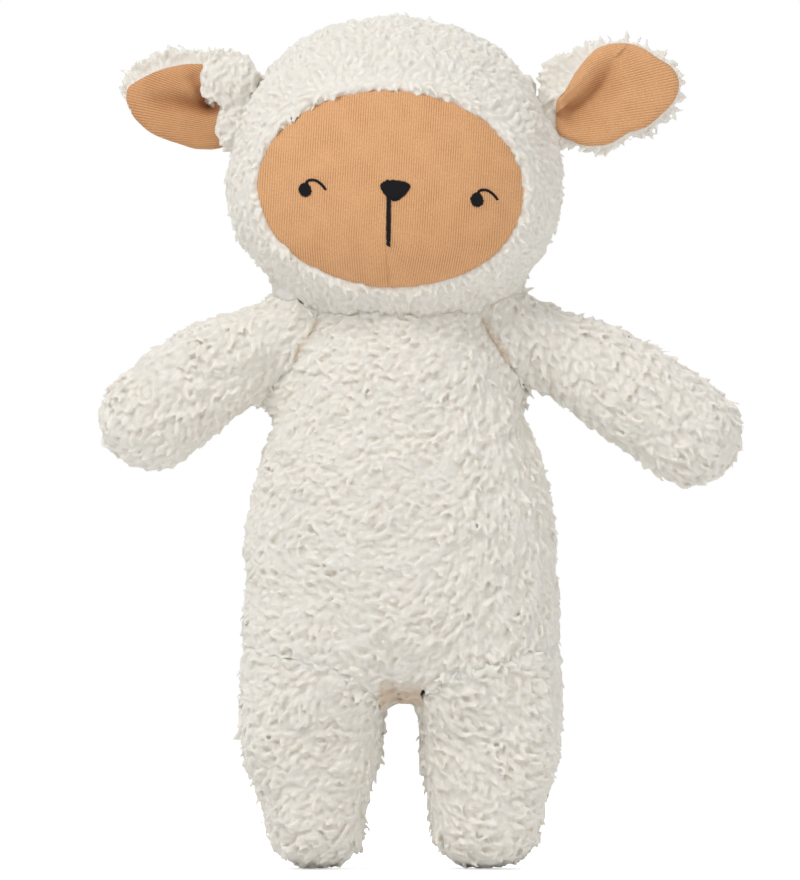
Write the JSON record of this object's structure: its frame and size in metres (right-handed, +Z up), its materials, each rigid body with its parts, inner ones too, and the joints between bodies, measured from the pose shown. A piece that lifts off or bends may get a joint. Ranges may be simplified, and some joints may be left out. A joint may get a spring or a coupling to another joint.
{
  "type": "plush sheep",
  "caption": "Standing plush sheep: cream pile body, hooded head with a knitted oval face and lined ears, sewn arms and legs that swing.",
  "frame": {"origin": "middle of the footprint of the whole toy, on the plane of its two soles", "axes": "+Z up, the sheep faces -Y, and its left side is at +X; its arms and head are sewn on a little unevenly, as in the picture"},
  "size_m": [0.2648, 0.1082, 0.3491],
  "materials": {
    "pile": "matte",
    "knit": "matte",
    "thread": "satin",
    "stuffing": "matte"
  },
  "bodies": {
    "body": {"body_cover": "pile", "body_stuffing": "stuffing"},
    "head": {"head_cover": "pile", "head_stuffing": "stuffing", "face_panel": "knit", "left_eye": "thread", "right_eye": "thread", "left_lash": "thread", "right_lash": "thread", "nose": "thread", "mouth": "thread"},
    "left_ear": {"left_ear_back": "pile", "left_ear_lining": "knit"},
    "right_ear": {"right_ear_back": "pile", "right_ear_lining": "knit"},
    "left_arm": {"left_arm_cover": "pile", "left_arm_stuffing": "stuffing"},
    "right_arm": {"right_arm_cover": "pile", "right_arm_stuffing": "stuffing"},
    "left_leg": {"left_leg_cover": "pile", "left_leg_stuffing": "stuffing"},
    "right_leg": {"right_leg_cover": "pile", "right_leg_stuffing": "stuffing"}
  },
  "joints": [
    {"name": "neck_nod", "type": "hinge", "parent": "body", "child": "head", "pos_m": [-0.00812, -0.00016, 0.2], "axis": [1, 0, 0], "range_deg": [-15, 15], "stiffness_Nm_per_rad": 0.9},
    {"name": "left_shoulder", "type": "hinge", "parent": "body", "child": "left_arm", "pos_m": [0.03737, -0.00016, 0.221], "axis": [0, -1, 0], "range_deg": [-14, 32], "stiffness_Nm_per_rad": 0.25},
    {"name": "right_shoulder", "type": "hinge", "parent": "body", "child": "right_arm", "pos_m": [-0.05361, -0.00016, 0.221], "axis": [0, 1, 0], "range_deg": [-14, 32], "stiffness_Nm_per_rad": 0.25},
    {"name": "left_hip", "type": "hinge", "parent": "body", "child": "left_leg", "pos_m": [0.02838, -0.00016, 0.066], "axis": [-1, 0, 0], "range_deg": [-25, 80], "stiffness_Nm_per_rad": 0.6},
    {"name": "right_hip", "type": "hinge", "parent": "body", "child": "right_leg", "pos_m": [-0.04462, -0.00016, 0.066], "axis": [-1, 0, 0], "range_deg": [-25, 80], "stiffness_Nm_per_rad": 0.6},
    {"name": "left_ear_flop", "type": "hinge", "parent": "head", "child": "left_ear", "pos_m": [0.05353, -0.00016, 0.30484], "axis": [0.3584, 0, -0.9336], "range_deg": [-15, 15], "stiffness_Nm_per_rad": 0.02},
    {"name": "right_ear_flop", "type": "hinge", "parent": "head", "child": "right_ear", "pos_m": [-0.07415, -0.00016, 0.30619], "axis": [0.1994, 0, 0.9799], "range_deg": [-15, 15], "stiffness_Nm_per_rad": 0.02}
  ]
}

To be done
Note how many lines in the listing above hold the string "materials", then give only that figure.

Answer for the task
2